Ninety-eight Republicans and two Libertarians joined 155 Democrats in overriding the veto, while all of the 89 votes supporting the veto were cast by Republicans.

The Senate then voted 23 to 1 in favor of overriding the veto. Bradley, Watters, Gray, Reagan, Fuller Clark, Gannon and Innis supported the override motion, so the bill becomes law.

Autonomous vehicle testing

HB 314, "relative to licensing requirements for autonomous vehicle testing and establishing an automated and connected vehicle testing and deployment commission," was introduced in January of last year and was sent to a series of meetings during the past year to consider it. The Senate voted 17 to 6 approving it in May, and the House agreed. Gov. Sununu vetoed it in July, and said, "While well-intentioned, House Bill 314 fails to address a number of issues related to automated vehicle technology. In addition, there are no clear definitions as to what is and is not an 'autonomous vehicle,' creating loopholes, which may compromise the safety of drivers in this state."
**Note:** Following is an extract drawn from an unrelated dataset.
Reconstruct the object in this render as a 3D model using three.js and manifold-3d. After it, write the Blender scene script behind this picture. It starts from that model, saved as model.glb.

The House voted 279 to 66 in favor of overriding the governor's veto. "Yes" supported passing the bill over the governor's objections, "no" supported the veto:

Herald area legislators

Yes: Abrami, Altschiller, Berrien, Cahill, Cali-Pitts, Cushing, DiLorenzo, Edgar, Farnham, Francese, Gilman, Gordon, Janvrin, Khan, Le, Lovejoy, Malloy, Henry Marsh, McBeath, Messmer, Murray, Nigrello, Pantelakos, Read, Somssich, Ward

No: Chase, Emerick

Not voting: Bean, excused; Tilton, not excused

Foster's area legislators

Yes: Berube, Bixby, Burton, Cilley, Conley, Cook, Ellis, Fontneau, Frost, Gourgue, Grassie, Horgan, Horrigan, Kaczynski, Keans, Krans, William Marsh, McNally, Mullen, Nelson, Opderbecke, Salloway, Sandler, Schmidt, Scruton, Smith, Southworth, Spang, Spencer, Sprague, Stone, Treleaven, Turcotte, Vincent, Wall, Wuelper

No: Avellani, Beaudoin, Comeau, Harrington, Howard, Phinney, Pitre, Varney, Wallace, Woitkun

Not voting: Graham, excused

Two Libertarians and 64 Republicans supported the governor's veto, while 125 Republicans joined 154 Democrats in approving the bill over the veto.

The Senate disagreed with the House and voted 19 to 5 to support the governor's veto. Bradley, Watters, Gray, Reagan, Gannon and Innis voted against the motion to override the veto, while Fuller Clark supported the override motion.

Dam maintenance fund

HB 1736, "relative to increasing the threshold required for governor and council approval of expenditures from the dam maintenance fund," was sponsored by Rep. John Mullen, R-Middleton. It increases the threshold required for Governor and Executive Council approval of expenditures from the dam maintenance fund. It was introduced in January, and approved by the legislature in April. It was vetoed by Sununu in May. He said, "Under current law, governor and council approval is required for all expenditures from the dam maintenance fund that are made for repair projects. House Bill 1736 would amend the definition of repair so that it only includes work with a cost in excess of $150,000, thus increasing the threshold for governor and council approval from $75,000 to $150,000. New Hampshire's proud tradition of careful fiscal management counsels against reducing popularly elected officials’ oversight of expenditures of taxpayer dollars absent a compelling justification."

The House voted 266 to 79 to override the veto. "Yes" supported passing the bill despite the veto, while "no" supported the veto:

Herald area legislators

Yes: Abrami, Altschiller, Berrien, Cahill, Cali-Pitts, Cushing, DiLorenzo, Edgar, Emerick, Farnham, Francese, Gilman, Gordon, Janvrin, Khan, Le, Lovejoy, Malloy, McBeath, Messmer, Murray, Nigrello, Pantelakos, Read, Somssich, Ward

No: Chase, Henry Marsh

Not voting: Bean, excused; Tilton, not excused

Foster's area legislators

Yes: Berube, Bixby, Burton, Cilley, Conley, Cook, Ellis, Fontneau, Frost, Gourgue, Grassie, Harrington, Horrigan, Howard, Kaczynski, Keans, Krans, William Marsh, McNally, Mullen, Nelson, Opderbecke, Pitre, Salloway, Sandler, Schmidt, Scruton, Smith, Southworth, Spang, Spencer, Sprague, Treleaven, Vincent, Wall, Woitkun

No: Avellani, Beaudoin, Comeau, Horgan, Phinney, Stone, Turcotte, Varney, Wallace, Wuelper

Not voting: Graham, excused

Two Libertarians and 77 Republicans supported the veto, while 110 Republicans joined 156 Democrats in overriding the veto.

The Senate disagreed with the House and did not override the veto. It voted 12 to 12, with Watters, Reagan and Fuller Clark supporting override and Sens. Bradley, Gray, Gannon and Innis opposed to the override motion. The legislation dies.